Don't close accounts immediately after paying them off. This affects your credit utilisation ratio and can lower your credit score at a time when you may still need access to credit. Keep the accounts open but unused.

Use the accelerated scenario as your stretch goal. The calculator always shows you a faster payoff path. Treat it as a target — not a requirement, but something to work toward when you have a good month.

Revisit the calculator every few months. As your balance drops, your required payment changes. Recalculating regularly keeps your plan accurate and gives you a clear sense of the progress you're making.

The minimum payment trap is real. If you only ever pay the minimum on a credit card with a high interest rate, a large share of each payment disappears into interest rather than principal. The month-by-month table in the calculator makes this visible. Use it to build the case — for yourself — for paying more.


A Note on Fixed Settlements

If your debt is with the Greek Tax Office or another institution with a fixed settlement arrangement, the snowball logic still applies — but with a useful twist. Because the interest is already locked in and won't compound further, paying off this type of debt faster doesn't save you additional interest. What it does do is free up your monthly cash flow sooner, which you can then redirect toward your higher-interest revolving debt.

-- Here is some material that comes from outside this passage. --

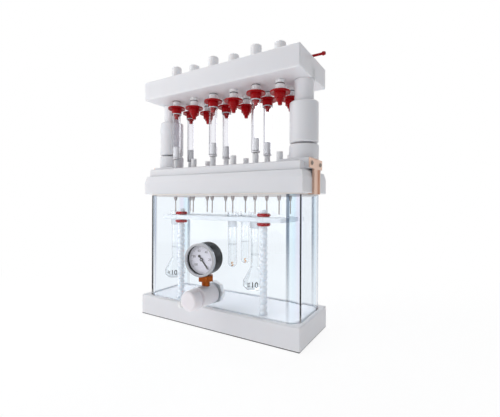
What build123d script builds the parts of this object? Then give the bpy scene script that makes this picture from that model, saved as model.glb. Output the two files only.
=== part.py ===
from build123d import *
import os
from math import cos, radians, sin, sqrt

# Twelve-port vacuum manifold for solid phase extraction, with its drying attachment
# in place and six cartridges loaded. Millimetres, +Z up, front of the manifold is -Y,
# origin at the middle of the base block's underside.

os.makedirs("parts", exist_ok=True)

# ---------------------------------------------------------------- driving dimensions
# Port grid, shared by lid, foot, rack and top plate
columns = 6
column_pitch = 33.1
row_pitch = 31.0
loaded_columns = (0, 2, 4)

# Glass chamber
glass_depth = 77.0
glass_wall = 4.5
glass_corner = 14.0
glass_showing = 143.2

# Base block, wider than the glass all round
base_end_margin = 5.0
base_side_margin = 5.5
base_height = 27.0
base_edge = 1.0
groove_depth = 4.0
groove_clearance = 0.4
base_seal_thickness = 1.0

# Lid and its seal
lid_beyond_posts = 14.2
lid_end_overhang = 5.2
lid_side_overhang = 0.9
lid_height = 25.3
lid_shoulder = 7.8
lid_shoulder_taper = 14.0
lid_edge = 0.8
seal_flange = 1.5
seal_lip_drop = 4.2
seal_lip_width = 3.0

# Foot plate of the drying attachment
foot_setback = 5.0
foot_thickness = 10.5
foot_edge = 1.0
land_inner_margin = 4.5
land_side_margin = 3.5
land_height = 4.0
land_undercut = 2.7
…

This means in a snowball plan that includes a fixed settlement alongside a credit card, it often makes sense to clear the credit card first regardless of balance — because the interest meter is still running on the card, while the settlement is frozen.


The Bottom Line

Debt has a cost that grows over time. Every month you carry a balance on a credit card, a larger portion of your next payment goes to interest rather than progress. The calculator makes that cost concrete and visible — not to create anxiety, but to turn an abstract problem into a solvable one with a clear timeline.

The snowball method gives you the psychological structure to stay on track. The calculator gives you the numbers. Used together, they're a straightforward path from where you are now to debt-free.